(Edited this question, the old version quoted the wrong version of the RFC.)
The RFC for typed properties in PHP says that “If a typed property is unset()
, then it returns to the uninitialized state.” However, in PHP 7.4 (at least up to 7.4.5), it does appear to behave differently when the class implements __set()
, and thus it’s not exactly like the (original) uninitialized state. The magic function is not called when the uninitialized property is set for the first time, but it is (unexpectedly) called when the property is set again after having been unset. Example code.
<?php
class X {
public int $y;
public function __set($name, $value) {
echo "__set($name, $value) called";
$this->$name = $value;
}
}
$x = new X();
$x->y = 42; // Prints nothing, as expected.
unset($x->y);
$x->y = 43; // Prints `__set(y, 43) called`.
Am I overlooking something? Is this a bug in how PHP currently implements unset()

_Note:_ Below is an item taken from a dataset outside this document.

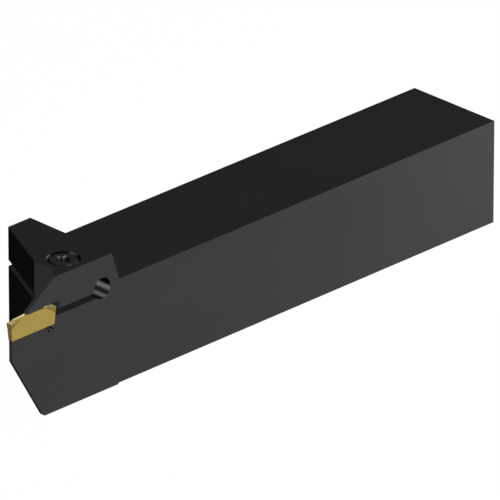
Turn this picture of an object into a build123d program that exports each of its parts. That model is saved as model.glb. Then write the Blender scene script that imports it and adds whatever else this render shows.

for typed properties? Or should __set()
even be called when an uninitialized typed property is set for the first time?
2
Answers
Magic getters/setters only trigger for non existing properties. Quote: https://www.php.net/manual/en/language.oop5.overloading.php#object.set ->
__set() is run when writing data to inaccessible (protected or private) or non-existing properties.
.So in your example, at first the public variables does exist. After unset, the public variable does not exist/unintialized and magic getter/setter come into place.
I think this behaviour is still wrong because the property exist but it is uninitialized. Should be maybe a bug report?
Why?
For the purpose of lazy initialization patterns.
So in PHP 8 they may forbid unsetting of declared properties, after providing some alternative mechanism for lazy initialization.